For the foregoing reasons, the judgment of the trial court rejecting the third-party demand of Trinity Universal Insurance Company of Kansas, Inc. against Wade B. Randolph, Jr. is reversed and set aside. The judgment is recast as follows:

It is ORDERED, ADJUDGED, AND DECREED that there be judgment herein in favor of Trinity Universal Insurance Company of Kansas, Inc. against Wade B. Randolph, Jr. in the amount of $30,000 plus legal interest from the date of judicial demand until paid. In all other respects, the judgment of the trial court is affirmed. Costs of this appeal are assessed to appel-lee, Wade B. Randolph.

AFFIRMED IN PART; REVERSED IN PART AND RENDERED.

. The BMW in question is a "gray market car” —a vehicle which is manufactured in Europe for European use but which is imported and converted for use in the United States. Apparently, Sunbelt, Reimer-Oberst and Manfred Schaefer, Inc., a German corporation, had a continuing relationship whereby Reimer-Oberst would export the BMWs to the United States and Sunbelt would locate buyers.

. Although missing from the record, Boyer filed a supplemental petition asserting claims in warranty against both Randolph and Cop as defendants.
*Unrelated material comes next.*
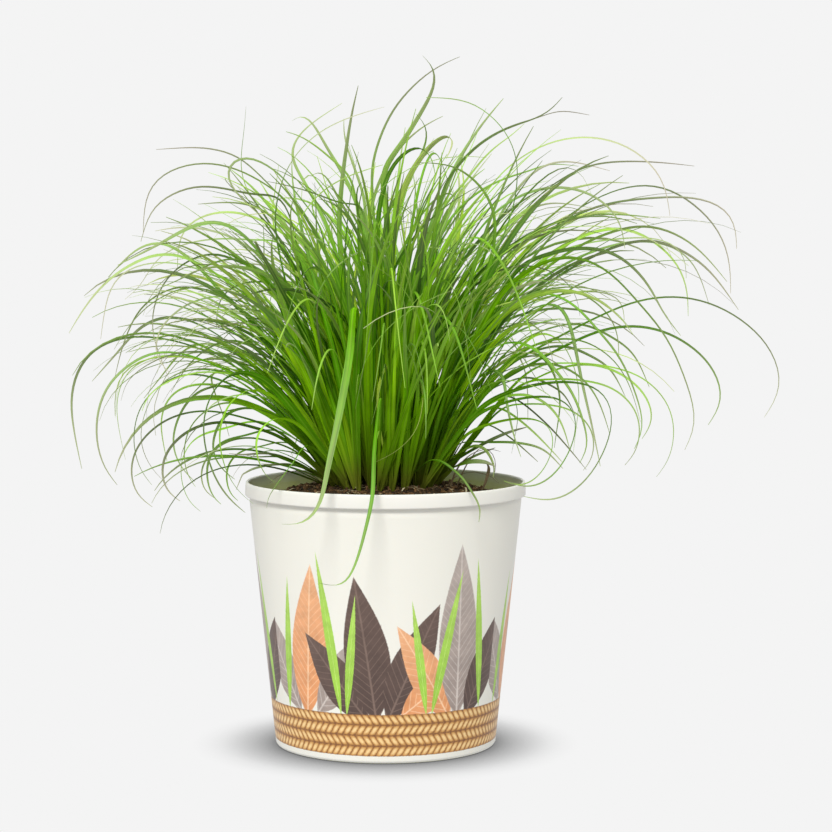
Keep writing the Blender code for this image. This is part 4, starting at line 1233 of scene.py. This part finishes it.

Since the record contains answers filed by Randolph and Cop to the missing supplemental petition and Trinity attached a copy of the filed supplemental petition to its brief, we will regard it as supplementing the record.

. Although not included in the record, approximately four months after the judgment was rendered, Boyer and Trinity executed a receipt and release agreement and a subrogation agreement. It should also be noted that Trinity had a subro-gation clause in the insurance policy issued to Boyer.

. Since Boyer has not appealed the dismissal of his claim against Cop, and Trinity did not make Cop a third-party defendant, we cannot consider Boyer’s demand against Cop. In limiting our treatment of the issues because of the procedural posture of the case, it is not our intent to imply that Boyer had no claim against Cop. See LSA-C.C. Art. 2503.